Fig. 1 Overall Emulator Architecture and Real System.

The reference architecture of the emulator is shown in Fig. 1, along with one possible system to be emulated enclosed in the cloud (a GEO satellite system has been depicted in this case). Different units called Gateways (GTW) operate as interface among the emulator and the external PCs.
Each GTW is composed of a PC with two network interfaces: one towards the external world (a 10/100 Mbit/s Ethernet card), the other towards the emulator. An Elaboration Unit (EU), which has a powerful elaboration capacity, carries out most of the emulation, as the decision about the "destiny" of each PDU.
The interface towards the external world concerns the GTWs; the loss, delay and any statistics of each PDU regards the EU; the real transport of the information PDU through the network concerns the input GTW and the output GTW.

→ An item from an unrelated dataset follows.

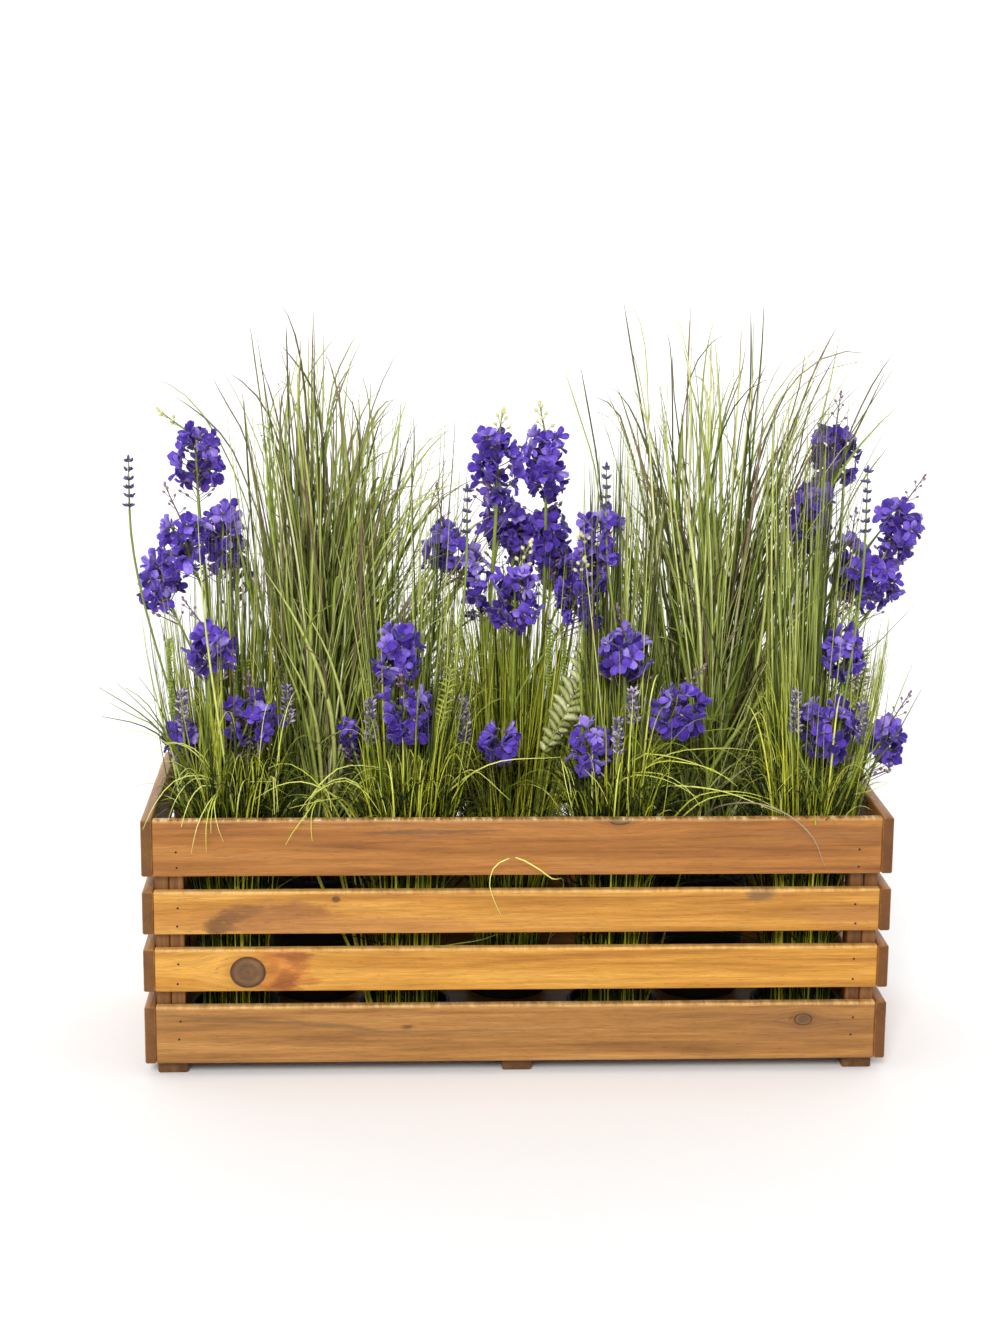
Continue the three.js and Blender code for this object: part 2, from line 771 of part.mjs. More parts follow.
// A fern's frond: leaflets in pairs, cut to the rib, in the outline of one blade that arches back.
function frond(base, tip, halfWidth, pairs) {
  const along = tip.clone().sub(base);
  const length = along.length();
  along.normalize();
  const across = vector(along.z, 0, -along.x).normalize();
  const arch = 0.12 * length;
  const ribHalf = 1.1;
  const at = (s, w) => {
    const point = base.clone().addScaledVector(along, s * length).addScaledVector(across, w);
    point.y += arch * Math.sin(Math.PI * s) * -1 + 0.25 * Math.abs(w);
    return point;
  };
  const points = [];
  const triangles = [];
  const add = (s, w) => points.push(at(s, w)) - 1;
  const pitch = 1 / pairs;
  let [left, right] = [add(0, -ribHalf), add(0, ribHalf)];
  for (let i = 0; i < pairs; i++) {
    const s = i * pitch;
    const width = halfWidth * (0.25 + 0.75 * Math.sin(Math.PI * Math.min(1, 0.25 + 0.72 * (1 - s))));
    const end = s + 0.66 * pitch;
    const reach = s + 0.33 * pitch + (0.4 * width) / length;
    const [nearLeft, nearRight] = [add(end, -ribHalf), add(end, ribHalf)];
    const [tipLeft, tipRight] = [add(reach, -width), add(reach, width)];
    triangles.push([left, right, nearRight], [left, nearRight, nearLeft]);
    triangles.push([tipLeft, left, nearLeft], [right, tipRight, nearRight]);
    if (i === pairs - 1) {
      triangles.push([nearLeft, nearRight, add(1, 0)]);
    } else {
      const [nextLeft, nextRight] = [add(s + pitch, -ribHalf), add(s + pitch, ribHalf)];
      triangles.push([nearLeft, nearRight, nextRight], [nearLeft, nextRight, nextLeft]);
      [left, right] = [nextLeft, nextRight];
    }
  }
  return plate(points, triangles, BLADE_THICK);
}

// ---- stems that stand in the plugs ----

const SEAT_Z = POT_BASE + LOW_POT.fill - STEM_SEAT;

// A clear way for a stem between two points, upright at both ends.
function route(name, start, end, rise, radius, ownPot, random) {
  const attempts = 3000;
  for (let attempt = 0; attempt < attempts; attempt++) {
    const stray = Math.min(60, attempt * 0.12);
    const wander = () => (random() - 0.5) * stray;
    const first = start.clone().add(vector(wander(), wander(), rise * (0.6 + 0.4 * random())));
    const second = end.clone().sub(vector(wander(), wander(), rise * (0.6 + 0.4 * random())));
    const points = arc(start, first, second, end, [0, 0.3, 0.68, 1]);
    if (isClear(name, points, radius) && runIsOffBox(points, radius + 1, ownPot)) return points;
  }
  throw new Error(`${name}: no clear way from ${start.toArray()} to ${end.toArray()}`);
}

// The trunk out of the hole, then one way for each end: the first carries on the trunk, and the
// others fork off it.
function forkedWays(name, spray, ends, random) {
  const [x, y] = holeOf(spray);
  const ownPot = TUFT_POTS[spray.pot];
  const foot = vector(x, y, SEAT_Z + JOINT_GAP);
  const bend = vector(x, y, UPRIGHT);
  const top = ends[0];
  const trunk = [foot, ...route(name, bend, top, 0.4 * (top.z - UPRIGHT), STEM_RADIUS, ownPot, random)];
  take(name, trunk, STEM_RADIUS);
  const ways = [trunk];
  for (const end of ends.slice(1)) {
    const start = forkOf(trunk, end);
    const way = route(name, start, end, 0.38 * (end.z - start.z), BRANCH_RADIUS, ownPot, random);
    take(name, way, BRANCH_RADIUS);
    ways.push(way);
  }
  return ways;
}

// Where a branch leaves the trunk: low enough for a steep climb to its end.
function forkOf(trunk, end) {
  const [foot, top] = [trunk[1], trunk.at(-1)];
  const sideways = Math.hypot(end.x - foot.x, end.y - foot.y);
  const z = Math.min(top.z - 70, Math.max(UPRIGHT + 12, end.z - 60 - 1.2 * sideways));
  const i = trunk.findIndex((point) => point.z > z);
  const [lower, upper] = [trunk[i - 1], trunk[i]];
  return lower.clone().lerp(upper, (z - lower.z) / (upper.z - lower.z));
}

function headSpace([x, y, z, width, height]) {
  const stretch = Math.max(0.5, (height - width) / 2);
  return [[vector(x, y, z - stretch), vector(x, y, z + stretch)], width / 2 + 1];
}

function spikeSpace([x, y, z, length]) {
  return [[vector(x, y, z - length), vector(x, y, z)], LAVENDER_RADIUS + 0.5];
}

function frondSpace({ base, tip, halfWidth }) {
  return [[vector(...base), vector(...tip)], halfWidth + 2];
}

// What the sprays hold up has its place before any stem is led to it.
function reserve(plants, listOf, spaceOf) {
  for (const [name, plant] of Object.entries(plants)) {
    for (const item of listOf(plant)) {
      const [points, radius] = spaceOf(item);
      if (!isClear(name, points, radius)) throw new Error(`${name}: no room at ${points[0].toArray()}`);
      take(name, points, radius);
    }
  }
}

function addSprays(random) {
  for (const [name, spray] of Object.entries(SPRAYS)) {
    const seats = spray.heads.map(([x, y, z, , height]) => vector(x, y, z - height * 0.06));
    const ways = forkedWays(name, spray, seats, random);
    const parts = ways.map((way, i) => {
      const radius = i ? BRANCH_RADIUS : STEM_RADIUS;
      return tube(way, way.map(() => radius), i ? 3 : 4);
    });
    spray.heads.forEach(([x, y, z, width, height], i) => {
      parts.push(head(vector(x, y, z), width, height, random));
      if (i === 0) {
        const tip = vector(x + 8 * (random() - 0.5), y, z + height / 2 + TWIG_REACH);
        parts.push(budTwig(vector(x, y, z + height * 0.1), tip, 2));
      }
    });
    place(name, geometryOf(fuse(parts)), COLOURS.flower);
  }
}

// A lavender sprig: a thin stem that ends in a spike of whorls.
function sprigTube(way, [x, y, z, length], whorls, radius) {
  const points = [...way];
  const radii = way.map(() => radius);
  const base = way.at(-1);
  const tip = vector(x, y, z);
  for (let i = 0; i < whorls; i++) {
    const taper = 1 - (0.45 * i) / whorls;
    points.push(base.clone().lerp(tip, (i + 0.45) / whorls));
    radii.push(LAVENDER_RADIUS * taper);
    points.push(base.clone().lerp(tip, (i + 0.95) / whorls));
    radii.push(i === whorls - 1 ? 0 : 1.4);
  }
  return tube(points, radii, 4, Math.PI / 4);
}

function addLavenders(random) {
  for (const [name, lavender] of Object.entries(LAVENDERS)) {
    const bases = lavender.sprigs.map(([x, y, z, length]) => vector(x, y, z - length));
    const ways = forkedWays(name, lavender, bases, random);
    const parts = ways.map((way, i) => {
      const sprig = lavender.sprigs[i];
      return sprigTube(way, sprig, sprig[4], i ? BRANCH_RADIUS * 0.8 : BRANCH_RADIUS);
    });
    place(name, geometryOf(fuse(parts)), COLOURS.lavender);
  }
}

function addFerns(random) {
  for (const [name, fern] of Object.entries(FERNS)) {
    const base = vector(...fern.base);
    const [way] = forkedWays(name, fern, [base], random);
    const leaf = frond(base, vector(...fern.tip), fern.halfWidth, fern.pairs);
    const sunk = base.clone().lerp(vector(...fern.tip), 0.1);
    const stem = tube([...way, sunk], [...way.map(() => BRANCH_RADIUS), 1], 4);
    place(name, geometryOf(stem.add(leaf)), COLOURS.fern);
  }
}

// ---- grasses ----

// One blade's run of points from its root to its tip, or nothing where it would touch.
function tryBlade(name, root, rise, crest, tip, shares, width, ownPot) {
  const points = arc(root, rise, crest, tip, shares);
  const radius = 0.45 * width;
  const others = isClear(name, points, radius + 0.4, OWN_SPACE);
  if (!others || !runIsOffBox(points, radius + 1.5, ownPot)) return null;
  take(name, points, radius);
  return points;
}

function rootAt([x, y], patch, angle, share, size) {
  const reach = patch * Math.sqrt(share);
  return vector(x + reach * Math.cos(angle), y + reach * Math.sin(angle), POT_BASE + size.fill - SINK);
}

// A tall clump's blade: nearly straight, fanned out from the patch of roots.
function tallBlade(name, centre, tip, width, random) {
  const angle = Math.atan2(tip.y - centre[1], tip.x - centre[0]) + (random() - 0.5);
  const reach = Math.hypot(tip.x - centre[0], tip.y - centre[1]);
  const share = Math.min(1, reach / 190) * (0.4 + 0.6 * random());
  const root = rootAt(centre, TALL_ROOTS, angle, share, TALL_POT);
  const climb = tip.z - root.z;
  const rise = root.clone().add(vector(0, 0, climb * 0.45));
  const lean = 0.1 + 0.2 * random();
  rise.x += (tip.x - root.x) * lean;
  rise.y += (tip.y - root.y) * lean;
  const crest = tip.clone().sub(vector((tip.x - root.x) * 0.25, (tip.y - root.y) * 0.25, climb * 0.2));
  return tryBlade(name, root, rise, crest, tip, [0, 0.45, 0.8, 1], width, centre);
}

// A tuft's blade: upright beside the others, then arched over, the far ones drooping.
function tuftBlade(name, centre, tip, width, random) {
  const angle = Math.atan2(tip.y - centre[1], tip.x - centre[0]) + (random() - 0.5);
  const reach = Math.hypot(tip.x - centre[0], tip.y - centre[1]);
  const share = Math.min(1, reach / 150) * (0.3 + 0.7 * random());
  const root = rootAt(centre, TUFT_ROOTS, angle, share, LOW_POT);
  const rise = root.clone().add(vector(0, 0, Math.max(RIM + 40, tip.z * 0.72) - root.z));
  const crest = tip.clone();
  crest.x += (root.x - tip.x) * 0.5;
  crest.y += (root.y - tip.y) * 0.5;
  crest.z = Math.max(tip.z + 0.3 * reach, RIM + 60);
  const shares = reach < NEAR_REACH ? [0, 0.5, 0.82, 1] : [0, 0.4, 0.68, 0.87, 1];
  return tryBlade(name, root, rise, crest, tip, shares, width, centre);
}

// Where a random blade's tip may lie, as a direction, a distance and a height.
function tallTip(centre, random) {
  const angle = 2 * Math.PI * random();
  const reach = 15 + 195 * random();
  const z = 470 + 320 * Math.pow(random(), 0.8) - 0.5 * reach;
  return vector(centre[0] + reach * Math.cos(angle), centre[1] + 0.8 * reach * Math.sin(angle), z);
}

function tuftTip(centre, random) {
  const angle = 2 * Math.PI * random();
  const reach = 12 + 128 * random();
  const z = 500 - 1.35 * reach + 60 * (random() - 0.5);
  return vector(centre[0] + reach * Math.cos(angle), centre[1] + reach * Math.sin(angle), z);
}

const TALL = { blade: tallBlade, tip: tallTip, count: TALL_BLADES, narrow: 2.6, wide: 4.6 };
const TUFT = { blade: tuftBlade, tip: tuftTip, count: TUFT_BLADES, narrow: 2, wide: 3 };

// Leading blades have their place before the others are drawn at random.
function leadBlades(name, kind, centre, random) {
  const lead = LEADING_BLADES[name] || [];
  return lead.map(([x, y, z]) => {
    for (let attempt = 0; attempt < 2000; attempt++) {
      const stray = Math.min(40, attempt * 0.05);
      const tip = vector(x, y + stray * (random() - 0.5), z - 0.2 * stray * random());
      const points = kind.blade(name, centre, tip, kind.narrow, random);
      if (points) return [points, kind.narrow];
    }
    throw new Error(`${name}: no clear way to the tip ${[x, y, z]}`);
  });
}

function growBlades(name, kind, centre, random) {
  const grown = [];
  for (let attempt = 0; attempt < 40 * kind.count && grown.length < kind.count; attempt++) {
    const width = kind.narrow + (kind.wide - kind.narrow) * random() ** 2;
    const points = kind.blade(name, centre, kind.tip(centre, random), width, random);
    if (points) grown.push([points, width]);
  }
  return grown;
}

function addGrasses(random) {
  const clumps = [];
  for (const [side, centre] of Object.entries(TALL_POTS)) {
    clumps.push({ name: `grass_tall_${side}`, kind: TALL, size: TALL_POT, centre });
  }
  for (const [side, centre] of Object.entries(TUFT_POTS)) {
    clumps.push({ name: `tuft_${side}`, kind: TUFT, size: LOW_POT, centre });
  }
  for (const clump of clumps) clump.lead = leadBlades(clump.name, clump.kind, clump.centre, random);
  for (const { name, kind, size, centre, lead } of clumps) {
    const grown = growBlades(name, kind, centre, random);
    const parts = [...lead, ...grown].map(([points, width]) => blade(points, width));
    parts.unshift(cutHoles(plug(size).translate([centre[0], centre[1], POT_BASE]), name));
    const colour = kind === TALL ? COLOURS.tallGrass : COLOURS.tuft;
    place(name, geometryOf(fuse(parts)), colour);
  }
}

// Plain holes in a tuft's plug for the sprays that stand in it.
function cutHoles(plugSolid, name) {
  let cut = plugSolid;
  for (const spray of Object.values({ ...SPRAYS, ...LAVENDERS, ...FERNS })) {
    if (`tuft_${spray.pot}` !== name) continue;
    const [x, y] = holeOf(spray);
    const depth = 2 * STEM_SEAT;
    const hole = new THREE.CylinderGeometry(STEM_HOLE, STEM_HOLE, depth, 8).rotateX(Math.PI / 2);
    cut = cut.subtract(solid(hole.translate(x, y, SEAT_Z + depth / 2)));
  }
  return cut;
}

function addPots() {
  const low = pot(LOW_POT);
  const tall = pot(TALL_POT);
  for (const [side, [x, y]] of Object.entries(TUFT_POTS)) {
    place(`pot_low_${side}`, low, COLOURS.pot, [x, y, POT_BASE]);
  }
  for (const [side, [x, y]] of Object.entries(TALL_POTS)) {
    place(`pot_tall_${side}`, tall, COLOURS.pot, [x, y, POT_BASE]);
  }
}

addSlats();
addBattens();
addFloor();
addPots();
reserve(SPRAYS, (plant) => plant.heads, headSpace);
reserve(LAVENDERS, (plant) => plant.sprigs, spikeSpace);
reserve(FERNS, (plant) => [plant], frondSpace);
const random = randomFrom(20240607);
addSprays(random);
addLavenders(random);
addFerns(random);
addGrasses(random);

export default box;
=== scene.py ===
import json
import math

import bpy
import numpy as np
from mathutils import Matrix, Vector


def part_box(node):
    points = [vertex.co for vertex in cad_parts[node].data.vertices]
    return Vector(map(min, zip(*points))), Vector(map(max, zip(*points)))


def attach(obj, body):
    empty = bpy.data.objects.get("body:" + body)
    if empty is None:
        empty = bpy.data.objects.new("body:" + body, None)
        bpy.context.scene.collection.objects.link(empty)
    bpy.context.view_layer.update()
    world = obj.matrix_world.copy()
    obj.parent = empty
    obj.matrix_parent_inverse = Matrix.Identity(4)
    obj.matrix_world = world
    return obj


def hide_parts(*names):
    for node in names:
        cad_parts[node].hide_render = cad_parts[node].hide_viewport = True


# A planted window box: a slatted wooden box with black pots that hold tall grasses, bright tufts,
# violet-blue flower sprays, lavender and ferns. Lengths are in millimetres here and are turned to
# metres where a mesh is made. The origin is the middle of the footprint: X right, Y back, Z up.

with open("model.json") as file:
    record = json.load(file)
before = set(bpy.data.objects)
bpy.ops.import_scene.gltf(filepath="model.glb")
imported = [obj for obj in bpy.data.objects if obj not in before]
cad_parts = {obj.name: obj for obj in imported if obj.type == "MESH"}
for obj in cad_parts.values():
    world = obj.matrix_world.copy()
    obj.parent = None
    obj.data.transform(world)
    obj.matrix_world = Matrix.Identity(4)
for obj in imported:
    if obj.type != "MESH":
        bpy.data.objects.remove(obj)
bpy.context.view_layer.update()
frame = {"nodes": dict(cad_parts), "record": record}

MM = 0.001

# ---- camera, as it stood for the picture of 1000 x 1333 ----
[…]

The various components are connected via a 100 Mbits/s network, completely isolated, by a full-duplex switch. In such way, the emulator has an available bandwidth much wider than the real system to be emulated, which should not overcome a maximum overall bandwidth of 10/20 Mbits/s.


Fig. 2 Emulator vs. Real System

In more detail, Fig. 2 shows how the different parts of the real system (modem, data link protocol, channel and switching system, as mentioned in the previous sub-section) are mapped onto the different components of the emulator.
It is clear in Fig. 2 that, the architecture of the emulator is not exactly correspondent to the real system. The earth station, identified by the grey rectangle, is divided, in the emulator, into two parts (GTW and EU). The network layer, the network interface towards the external world and the interface between the network layer and the satellite modem are contained in the Gateway (GTW).
The other parts of the modem (i.e. the data link layer, protocol and encapsulation), the overall transmission characteristics (e.g. bit error ratio, channel fading, lost and delayed packets), the on-board switching architecture as well as the queuing strategies are contained in the Elaboration Unit (EU).